Cette histoire ramène sur le devant de la scène Deido à Douala et Kouhékong à Bafoussam. Des groupes de pressions qui pour des raisons inavouées, jouent sur la corde tribale, manipulent les paisibles populations en créant des identités sociologiques d’une dangerosité avérée pour la paix sociale.

A Deido, un homme est mort. Tué par un motocycliste. Fortement émues, les populations du coin s’en prennent aux motocyclistes de passage sur les lieux du crime. Jusque-là, la situation est gérable. Mais au lieu de se taire, des personnalités profitent de cette tribune qu’offre le drame pour donner de la voix, sans expertise avérée dans le maintien de l’ordre public, qui revient spécialement à l’Etat. Une corporation est instrumentalisée et un glissement s’opère vers la dénonciation des communautés. Deido n’est pas un bantoustan, entend-on dire.
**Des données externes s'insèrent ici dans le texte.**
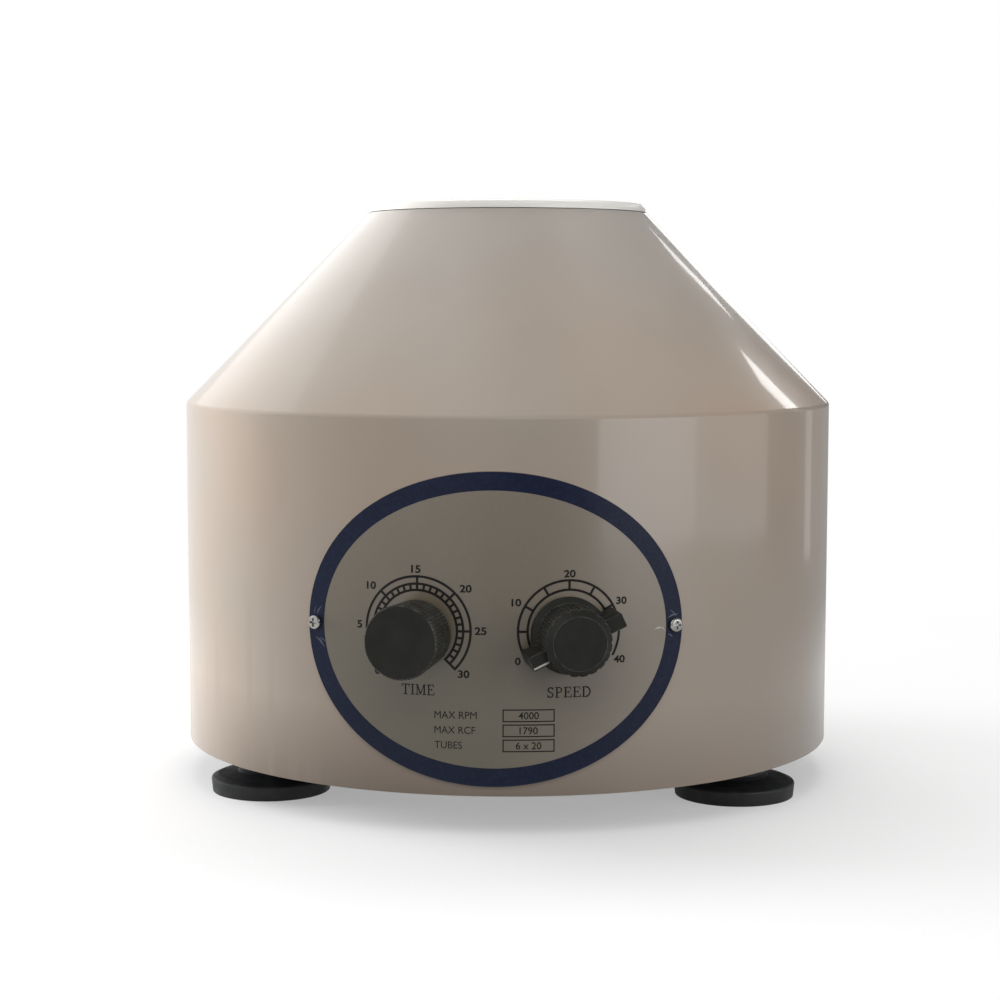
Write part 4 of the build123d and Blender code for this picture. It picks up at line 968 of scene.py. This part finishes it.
def makeStage():
    mesh = bpy.data.meshes.new("floor")
    disc = bmesh.new()
    bmesh.ops.create_circle(disc, cap_ends=True, segments=stage["sides"], radius=stage["radius"])
    disc.to_mesh(mesh)
    disc.free()
    floor = bpy.data.objects.new("floor", mesh)
    bpy.context.scene.collection.objects.link(floor)
    finish = Finish("floorPaper", roughness=0.8, specular=0.1)
    paths = finish.add("LightPath")
    grain = finish.blend(finish.noise(scale=300, detail=3), stage["colour"], stage["shade"])
    finish.colour(finish.blend(paths.outputs["Is Diffuse Ray"], grain, stage["bounce"]))
    length = finish.add("VectorMath", operation="LENGTH")
    finish.join(finish.coordinates, length.inputs[0])
    distance = length.outputs["Value"]
    reach = (stage["shadowTo"], stage["clearTo"])
    away = finish.fit(distance, reach, (stage["nearGlow"], 1.0))
    seen = finish.maths("MAXIMUM", paths.outputs["Is Camera Ray"], paths.outputs["Is Glossy Ray"])
    seen = finish.maths("MAXIMUM", seen, paths.outputs["Is Transmission Ray"])
    glow = finish.add("Emission")
    bearing = finish.maths("DIVIDE", finish.place()[0], distance)
    sides = (sky["reflectedLeft"], stage["reflectedRight"])
    room = finish.fit(bearing, sky["turnsDim"], sides)
    reflected = finish.add("Mix")
    reflected.inputs["A"].default_value = 1.0
    finish.join(paths.outputs["Is Glossy Ray"], reflected.inputs["Factor"])
    finish.join(room, reflected.inputs["B"])
    finish.join(reflected.outputs["Result"], glow.inputs["Strength"])
    mixer = finish.add("MixShader")
    finish.join(finish.times(away, seen), mixer.inputs["Fac"])
    finish.join(finish.shader.outputs["BSDF"], mixer.inputs[1])
    finish.join(glow.outputs["Emission"], mixer.inputs[2])
    output = next(node for node in finish.tree.nodes if node.type == "OUTPUT_MATERIAL")
    finish.join(mixer.outputs["Shader"], output.inputs["Surface"])
    floor.data.materials.append(finish.material)


# reflections see a bright room on the left and a dim one on the right
sky = {
    "fill": 0.34,
    "seen": 1.0,
    "reflectedLeft": 0.9,
    "reflectedRight": 0.2,
    "turnsDim": (-0.3, 0.2),
}


def makeSky():
    world = bpy.data.worlds.new("sky")
    bpy.context.scene.world = world
    world.use_nodes = True
    tree = world.node_tree
    background = next(node for node in tree.nodes if node.type == "BACKGROUND")
    background.inputs["Color"].default_value = (1, 1, 1, 1)

    def choose(when, otherwise, value):
        # one value for this kind of ray, another for all the rest
        node = tree.nodes.new("ShaderNodeMapRange")
        for name, level in (("To Min", otherwise), ("To Max", value)):
            if isinstance(level, float):
                node.inputs[name].default_value = level
            else:
                tree.links.new(level, node.inputs[name])
        tree.links.new(when, node.inputs["Value"])
        return node.outputs["Result"]

    direction = tree.nodes.new("ShaderNodeSeparateXYZ")
    looking = tree.nodes.new("ShaderNodeTexCoord").outputs["Generated"]
    tree.links.new(looking, direction.inputs["Vector"])
    room = tree.nodes.new("ShaderNodeMapRange")
    room.interpolation_type = "SMOOTHSTEP"
    room.inputs["From Min"].default_value = sky["turnsDim"][0]
    room.inputs["From Max"].default_value = sky["turnsDim"][1]
    room.inputs["To Min"].default_value = sky["reflectedLeft"]
    room.inputs["To Max"].default_value = sky["reflectedRight"]
    tree.links.new(direction.outputs["X"], room.inputs["Value"])
    paths = tree.nodes.new("ShaderNodeLightPath")
    strength = choose(paths.outputs["Is Glossy Ray"], sky["fill"], room.outputs["Result"])
    strength = choose(paths.outputs["Is Transmission Ray"], strength, sky["seen"])
    strength = choose(paths.outputs["Is Camera Ray"], strength, sky["seen"])
    tree.links.new(strength, background.inputs["Strength"])


# bearing round the object from the panel, angle above level, distance,
# width, height, brightness, seen in gloss
lamps = {
    "leftWindow": (-132, 32, 1.6, 3.4, 1.0, 0.65, True),
    "leftSoft": (-110, 3, 1.4, 0.9, 0.5, 31.0, False),
    "leftFront": (-62, 10, 1.3, 0.7, 0.7, 1.4, False),
    "rightWindow": (48.5, 4, 1.1, 0.68, 0.9, 1.95, True),
    "rightCurtain": (82, 4, 1.1, 0.66, 0.9, 0.95, True),
    "rightFront": (50, 3, 1.3, 0.7, 0.7, 1.25, False),
    "frontKey": (0, 36, 0.58, 0.4, 0.3, 2.5, False),
    "topBack": (180, 64, 1.4, 1.0, 0.6, 4.0, True),
    "coneFlare": (126.5, 30.5, 0.53, 0.042, 0.075, 6.0, True),
    "coneStreak": (149, 28, 0.8, 0.05, 0.09, 3.2, True),
    "coneEdge": (166, 11, 1.5, 0.3, 0.3, 2.0, True),
    "wallStreak": (126, 0, 0.9, 0.09, 0.6, 0.7, True),
}
lampTarget = Vector((0, 0, 0.12))


def makeLamps():
    for name, (bearing, rise, distance, width, height, brightness, inGloss) in lamps.items():
        light = bpy.data.lights.new(name, "AREA")
        light.shape = "RECTANGLE"
        light.size = width
        light.size_y = height
        light.energy = brightness * math.pi * width * height
        lamp = bpy.data.objects.new(name, light)
        turn, lift = math.radians(bearing), math.radians(rise)
        level = math.cos(lift)
        out = Vector((math.sin(turn) * level, -math.cos(turn) * level, math.sin(lift)))
        lamp.location = lampTarget + out * distance
        lamp.rotation_euler = (-out).to_track_quat("-Z", "Y").to_euler()
        lamp.visible_camera = False
        lamp.visible_glossy = inGloss
        bpy.context.scene.collection.objects.link(lamp)


lens = {
    "focal": 77.49,
    "sensor": 36,
    "place": (0.0373, -0.9475, 0.2052),
    "down": 5.26,  # degrees below level
    "turn": 2.452,  # degrees to the left of straight ahead
    "roll": 0.075,
}


def makeCamera():
    data = bpy.data.cameras.new("camera")
    data.lens = lens["focal"]
    data.sensor_width = lens["sensor"]
    camera = bpy.data.objects.new("camera", data)
    bpy.context.scene.collection.objects.link(camera)
    turn = Matrix.Rotation(math.radians(lens["turn"]), 4, "Z")
    tilt = Matrix.Rotation(math.radians(90 - lens["down"]), 4, "X")
    roll = Matrix.Rotation(math.radians(lens["roll"]), 4, "Z")
    camera.matrix_world = Matrix.Translation(Vector(lens["place"])) @ turn @ tilt @ roll
    bpy.context.scene.camera = camera


makeStage()
makeSky()
makeLamps()
makeCamera()
bpy.context.scene.view_settings.view_transform = "Standard"
print("stage, lamps and camera ready")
La saison de la chasse aux Bamiléké à Deido est ouverte par des voix amplifiées.

Les Douala sont chez eux, répondent en écho d’autres voix. Manipulés, des individus non identifiés organisent des expéditions punitives, pour se venger. Contre qui, contre quoi? De toute évidence, le fait tribal est exploité pour monter les uns contre les autres, qui au départ ne sont que des victimes collatérales sans identité sociologique affichée.